* **What you have to do**
Extract the complete listing and output it unchanged.

* **Dataset extract**
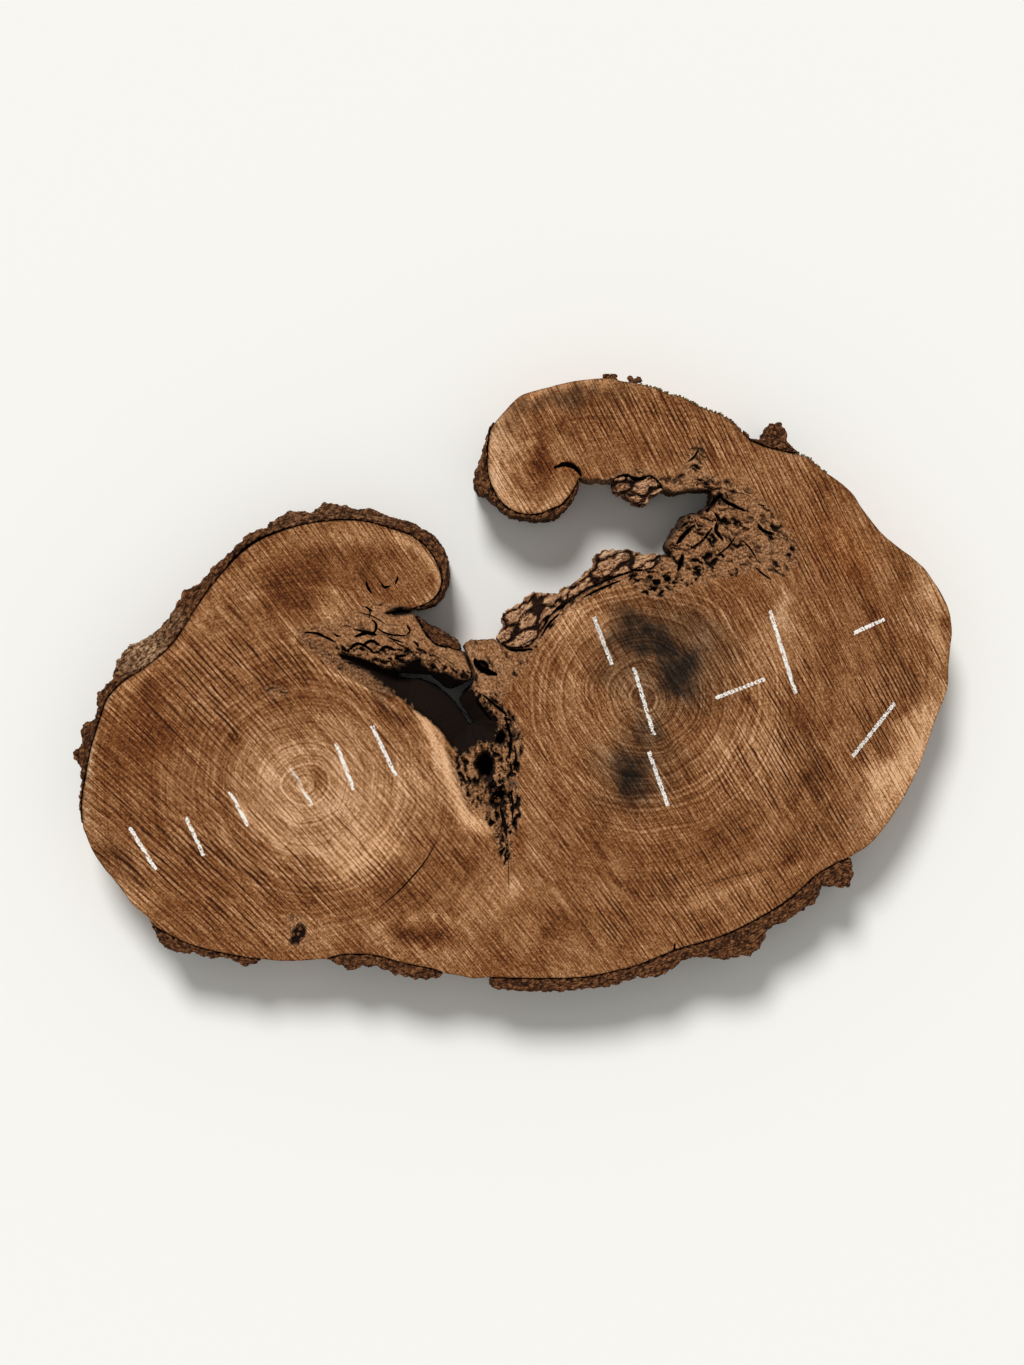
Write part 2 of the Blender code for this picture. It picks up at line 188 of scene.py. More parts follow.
# %% Curves through drawn points
def curve(points, step, closed=False):
    """Points about a step apart on the smooth line through the drawn ones, in metres."""
    knots = [Vector(((x - MIDDLE_PX[0]) * PIXEL, (MIDDLE_PX[1] - y) * PIXEL, 0)) for x, y in points]
    if closed:
        knots = [knots[-1]] + knots + knots[:2]
    else:
        knots = [2 * knots[0] - knots[1]] + knots + [2 * knots[-1] - knots[-2]]
    line = []
    for before, start, end, after in zip(knots, knots[1:], knots[2:], knots[3:]):
        for part in range(FINE_STEPS):
            t = part / FINE_STEPS
            bend = (2 * before - 5 * start + 4 * end - after) * t**2 + (3 * start - before - 3 * end + after) * t**3
            line.append(0.5 * (2 * start + (end - before) * t + bend))
    line.append(knots[-2])
    reach = np.cumsum([0.0] + [(b - a).length for a, b in zip(line, line[1:])])
    wanted = np.linspace(0, reach[-1], max(2, round(reach[-1] / step)) + 1)
    columns = [np.interp(wanted, reach, [p[axis] for p in line]) for axis in range(3)]
    return [Vector(row) + SHIFT for row in zip(*columns)]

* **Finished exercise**
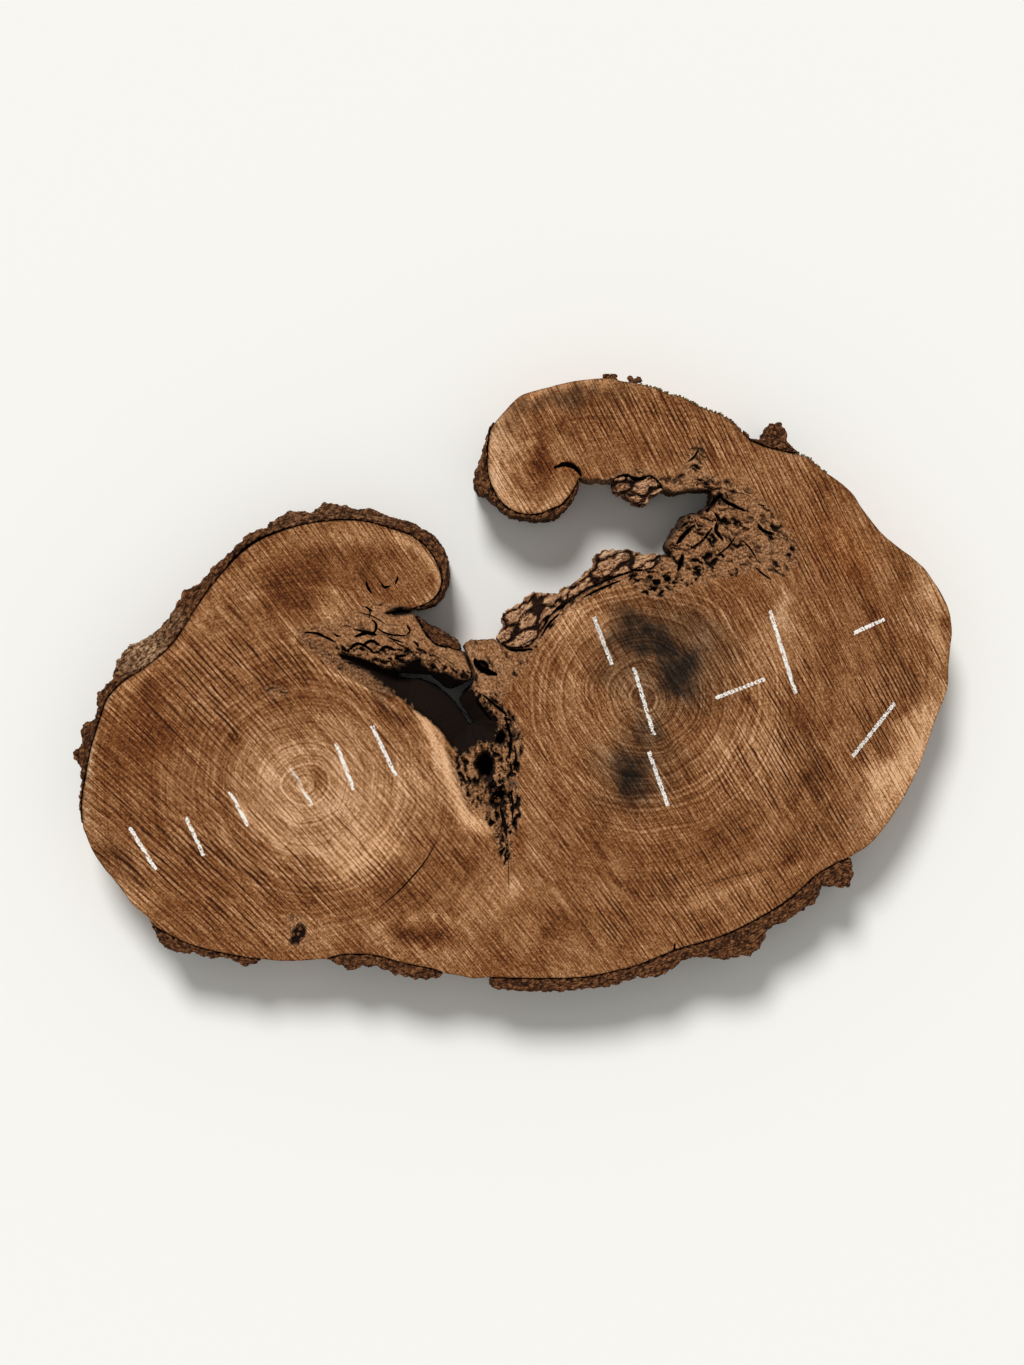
Write part 2 of the Blender code for this picture. It picks up at line 188 of scene.py. More parts follow.
# %% Curves through drawn points
def curve(points, step, closed=False):
    """Points about a step apart on the smooth line through the drawn ones, in metres."""
    knots = [Vector(((x - MIDDLE_PX[0]) * PIXEL, (MIDDLE_PX[1] - y) * PIXEL, 0)) for x, y in points]
    if closed:
        knots = [knots[-1]] + knots + knots[:2]
    else:
        knots = [2 * knots[0] - knots[1]] + knots + [2 * knots[-1] - knots[-2]]
    line = []
    for before, start, end, after in zip(knots, knots[1:], knots[2:], knots[3:]):
        for part in range(FINE_STEPS):
            t = part / FINE_STEPS
            bend = (2 * before - 5 * start + 4 * end - after) * t**2 + (3 * start - before - 3 * end + after) * t**3
            line.append(0.5 * (2 * start + (end - before) * t + bend))
    line.append(knots[-2])
    reach = np.cumsum([0.0] + [(b - a).length for a, b in zip(line, line[1:])])
    wanted = np.linspace(0, reach[-1], max(2, round(reach[-1] / step)) + 1)
    columns = [np.interp(wanted, reach, [p[axis] for p in line]) for axis in range(3)]
    return [Vector(row) + SHIFT for row in zip(*columns)]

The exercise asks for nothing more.